Следующие два абзаца в книге Джуринского посвящены XI и XII векам. О Византии этого времени сведений — масса. Здесь же мы лишь узнаем, что
При монгольской династии Юань (1279–1368), полагают историки, наряду с традиционными типами учебных заведений распространяются
Более достоверны сведения о Китае, относящиеся к династии Мин (1368–1644). В течение этого времени возникли предпосылки организации всеобщего начального обучения. Увеличивалась сеть учебных заведений элементарного образования. В Пекине и Нанкине наконец-то появились учебные заведения для подготовки кадров высшей администрации. Проводилась жесткая регламентация государственных экзаменов: экзаменующимся вменялось писать определенным стилем, сочинение должно было составлять восемь разделов со строго ограниченным числом иероглифов.
Здесь мы дадим краткий обзор китайской истории — откуда она стала известна, и как складывалась.
Считается, что первым европейцем, сообщившим в XIII веке сведения о Китае, был Марко Поло. Пережитое и описанное им было настолько непривычным, что общая реакция на его книгу варьировалась от бешеного энтузиазма до резкого недоверия. Современники обвиняли его в преувеличениях, а в XIX веке вся книга воспринималась как мистификация. И неудивительно: Марко «не заметил» в Китае Великую стену, популярный напиток чай, развитую печать. Он не увидел никаких особенностей китайского письма, что представляется весьма странным упущением для лица, полагавшего себя хорошим лингвистом и овладевшим четырьмя местными языками. Проще предположить, что Марко Поло в Китае не был.
В своей книге он представил Китай в виде купеческого рая. О чем бы он ни писал, — обязательно в превосходной степени. Например, в описании Ханчжоу сказано, что это город
Еще один «свидетель», Плано Карпини, тоже в Китае не был.

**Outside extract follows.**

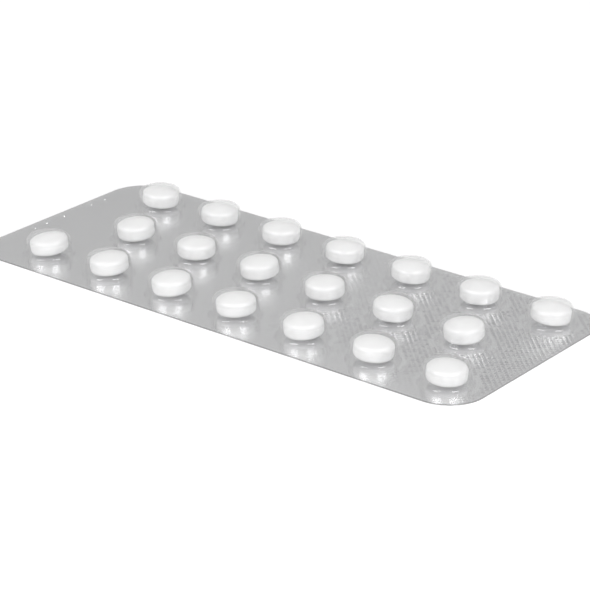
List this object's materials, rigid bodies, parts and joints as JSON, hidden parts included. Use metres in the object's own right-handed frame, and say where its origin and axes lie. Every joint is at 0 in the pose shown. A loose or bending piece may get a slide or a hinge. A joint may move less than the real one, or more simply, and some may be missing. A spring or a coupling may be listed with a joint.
{
  "type": "tablet blister pack",
  "caption": "Flat card with staggered rows of clear domed pockets, each holding a round white tablet, sealed from below with foil.",
  "frame": {"origin": "centre of the card on the foil's underside", "axes": "+X along the card's long side, +Y across it from the front row to the back row, +Z out of the pockets"},
  "size_m": [0.1036, 0.044, 0.0041],
  "materials": {
    "clear_film": "clear gloss",
    "foil": "satin, finely knurled",
    "tablet_coat": "satin film coat"
  },
  "bodies": {
    "root": {"forming_film": "clear_film", "lidding_foil": "foil", "tablet_front_1": "tablet_coat", "tablet_front_2": "tablet_coat", "tablet_front_3": "tablet_coat", "tablet_front_4": "tablet_coat", "tablet_front_5": "tablet_coat", "tablet_front_6": "tablet_coat", "tablet_front_7": "tablet_coat", "tablet_middle_1": "tablet_coat", "tablet_middle_2": "tablet_coat", "tablet_middle_3": "tablet_coat", "tablet_middle_4": "tablet_coat", "tablet_middle_5": "tablet_coat", "tablet_middle_6": "tablet_coat", "tablet_back_1": "tablet_coat", "tablet_back_2": "tablet_coat", "tablet_back_3": "tablet_coat", "tablet_back_4": "tablet_coat", "tablet_back_5": "tablet_coat", "tablet_back_6": "tablet_coat", "tablet_back_7": "tablet_coat"}
  },
  "joints": []
}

Другой путешественник, фламандский францисканец Вильгельм Рубрук идентифицирует Китай со страной, населявшейся в древности
Иоанн Монтекорвино в начале XIV века пытался основать постоянную миссию в Ханбалыке. Его письма в Европу представляют интересный источник с точки зрения описания религиозной жизни, но в них же можно прочесть, как император восхищался пением церковного хора мальчиков, купленных, крещенных и обученных латыни. Сообщение сомнительное, ибо императора, по местным правилам, никто не мог видеть.

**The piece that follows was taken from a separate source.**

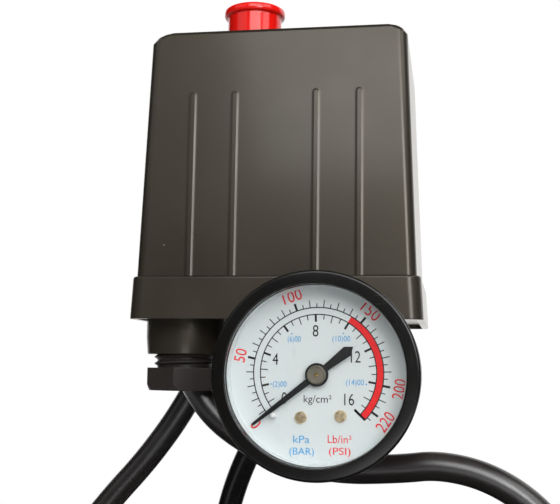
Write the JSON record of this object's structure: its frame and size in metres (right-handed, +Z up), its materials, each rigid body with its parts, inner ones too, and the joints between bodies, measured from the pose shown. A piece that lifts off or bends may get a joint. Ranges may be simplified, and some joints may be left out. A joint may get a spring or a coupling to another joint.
{
  "type": "air compressor pressure switch with pressure gauge",
  "caption": "Pressure switch with drafted cover, push-pull knob, cable glands and leads, on a port manifold that carries a round dial pressure gauge.",
  "frame": {"origin": "centre of the tank port's mouth, at the bottom face of the manifold's spanner hexagon", "axes": "+Z up along the tank port's axis, -Y towards the gauge's face, +X to the right of somebody reading the gauge; the cable glands are at -X"},
  "size_m": [0.1911, 0.1029, 0.3304],
  "materials": {
    "cast_black": "satin black enamel on zinc casting",
    "zinc_steel": "bright zinc plated",
    "spring_steel": "oiled spring wire",
    "rubber_part": "matt black rubber",
    "aluminium_part": "turned",
    "housing": "satin black-brown thermoplastic, fine texture",
    "gland": "satin black plastic",
    "knob_red": "glossy red",
    "bakelite": "dark brown phenolic",
    "brass_part": "machined brass",
    "bronze_tube": "phosphor bronze",
    "gauge_black": "semi-gloss black",
    "lens": "clear",
    "dial": "satin white, printed scales",
    "pin_metal": "turned",
    "pointer_black": "satin black",
    "cable": "black-brown flexible sheath",
    "cores": "coloured core insulation",
    "tin": "tinned copper",
    "nylon": "glossy black nylon"
  },
  "bodies": {
    "switch_body": {"port_manifold": "cast_black", "port_plugs": "zinc_steel", "clamp_screws": "zinc_steel", "cover_screw": "zinc_steel", "support_frame": "zinc_steel", "lever_pin": "zinc_steel", "spring_adjuster": "zinc_steel", "adjusting_screw": "zinc_steel", "cover_standoff": "zinc_steel", "diaphragm": "rubber_part", "gland_bushing_front": "rubber_part", "gland_bushing_rear": "rubber_part", "lens_gasket": "rubber_part", "base": "housing", "cover": "housing", "gland_nut_front": "gland", "gland_nut_rear": "gland", "terminal_block": "bakelite", "fixed_contacts": "brass_part", "terminal_screws": "brass_part", "unloader_valve": "brass_part", "valve_nut": "brass_part", "dial_screws": "brass_part", "movement_frame": "brass_part", "gauge_socket": "brass_part", "plug_pins": "brass_part", "tube_end_nut": "brass_part", "tube_olive": "brass_part", "bourdon_tube": "bronze_tube", "gauge_bezel": "gauge_black", "gauge_case": "gauge_black", "gauge_lens": "lens", "gauge_dial": "dial", "stop_pin": "pin_metal", "motor_lead": "cable", "mains_lead": "cable", "mains_coil": "cable", "mains_tail": "cable", "plug_body": "cable", "coil_tie": "cable", "motor_cores": "cores", "motor_ferrules": "tin", "unloader_tube": "nylon"},
    "knob_body": {"knob": "knob_red", "knob_stem": "zinc_steel"},
    "lever_body": {"lever": "zinc_steel"},
    "piston_body": {"piston": "aluminium_part", "range_spring": "spring_steel"},
    "carrier_body": {"contact_carrier": "bakelite", "moving_contacts": "brass_part"},
    "valve_pin_body": {"valve_pin": "brass_part"},
    "sector_body": {"sector_gear": "brass_part"},
    "pointer_body": {"pointer": "pointer_black", "pointer_cap": "pin_metal", "pointer_arbor": "brass_part"},
    "link_body": {"movement_link": "brass_part"}
  },
  "joints": [
    {"name": "knob_slide", "type": "slide", "parent": "switch_body", "child": "knob_body", "axis": [0, 0, -1], "range_m": [0, 0.005]},
    {"name": "lever_pivot", "type": "hinge", "parent": "switch_body", "child": "lever_body", "pos_m": [0, 0.015, 0.049], "axis": [-1, 0, 0], "range_deg": [0, 3.5], "stiffness_Nm_per_rad": 2, "springref_deg": -1.15},
    {"name": "piston_slide", "type": "slide", "parent": "switch_body", "child": "piston_body", "axis": [0, 0, 1], "range_m": [0, 0.000926], "deforming": ["range_spring"]},
    {"name": "carrier_slide", "type": "slide", "parent": "switch_body", "child": "carrier_body", "axis": [0, 0, 1], "range_m": [0, 0.0019]},
    {"name": "valve_pin_slide", "type": "slide", "parent": "switch_body", "child": "valve_pin_body", "axis": [0, 0, -1], "range_m": [0, 0.000517]},
    {"name": "sector_pivot", "type": "hinge", "parent": "switch_body", "child": "sector_body", "pos_m": [0, -0.0467, 0.0055], "axis": [0, -1, 0], "range_deg": [0, 43.67], "stiffness_Nm_per_rad": 0.0008, "springref_deg": -17.19},
    {"name": "pointer_spin", "type": "hinge", "parent": "switch_body", "child": "pointer_body", "pos_m": [0, -0.0545, 0.016], "axis": [0, 1, 0], "range_deg": [0, 262.1]},
    {"name": "link_slide", "type": "slide", "parent": "switch_body", "child": "link_body", "axis": [0.6921, 0, 0.7218], "range_m": [0, 0.00299]}
  ],
  "couplings": [
    {"joint": "piston_slide", "follows": "lever_pivot", "m_per_rad": 0.015},
    {"joint": "carrier_slide", "follows": "lever_pivot", "m_per_rad": 0.031},
    {"joint": "valve_pin_slide", "follows": "lever_pivot", "m_per_rad": 0.0083},
    {"joint": "pointer_spin", "follows": "sector_pivot", "ratio": 6},
    {"joint": "link_slide", "follows": "sector_pivot", "m_per_rad": 0.0039}
  ]
}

Одорик Порденоне приехал в Китай в начале 20-х годов XIV века. Он как эхо повторяет описания, сделанные Марко Поло о великолепии городов, населенности страны, мастерстве жителей и плодородии природы; описывает Кантон так, как если бы он был отдельным городом-государством наподобие Венеции. Восхищаясь различными экзотическими деталями, впервые упоминает бинтование ног и длину ногтей, как знак благородного происхождения.
В XVI веке португалец Галеот Перейра побывал узником в Южном Китае с 1549 по 1552 год; он сидел в тюрьме за контрабанду. Его описание довольно коротко и в основном замечательно тем, что мнение о китайской юридической системе дано очевидцем:
«Я буду говорить о том, как китайцы придерживаются судопроизводства, чтобы стало известно, насколько эти уступчивые люди этим превосходят христиан, делая все справедливо и по совести».
Еще одно описание принадлежит монаху-доминиканцу Гаспару да Круцу (1556). Он был в Китае всего лишь несколько месяцев, но и его поразило процветание страны. Даже жалкий удел кантонских жителей на воде, образ жизни которых, судя по отчету монаха, не слишком отличался от современного, и тот при сравнении с жизнью бедноты в Португалии говорил в пользу Китая.
Наконец, испанец Мартин де Рада посетил Фуцзянь в 1575 году.
Сообщения этих трех путешественников XVI века послужили базой для написанной Мендозой истории Китая, которая долго после ее публикации в 1585 году оставалась классической книгой об этой стране. Изданная до конца столетия тридцать раз, переведенная на все основные европейские языки эта книга, без сомнения, оказала огромное влияние на историческую науку и современников; ведущие мыслители того времени, такие, как Рэйли и Ф. Бэкон, почерпнули свои знания о Китае почти исключительно из нее.
Отраженное в ней видение Китая все еще характеризовалось впечатлениями о богатстве и процветании, — в плане широко распространенного достатка. Здесь же сделан новый акцент на значимости справедливого администрирования и управления страной. Но в этой работе не было хоть какого-то описания интеллектуальной жизни китайцев и идеалов, которые лежали в основе той самой «справедливости», которая столь высоко ценилась. Путешественники XVI века проводили свои наблюдения на рыночной площади, но не имели доступа к тайнам духовной жизни. А со временем концепция великолепия и легендарного благосостояния Китая трансформировалась от относительной правды в полный миф.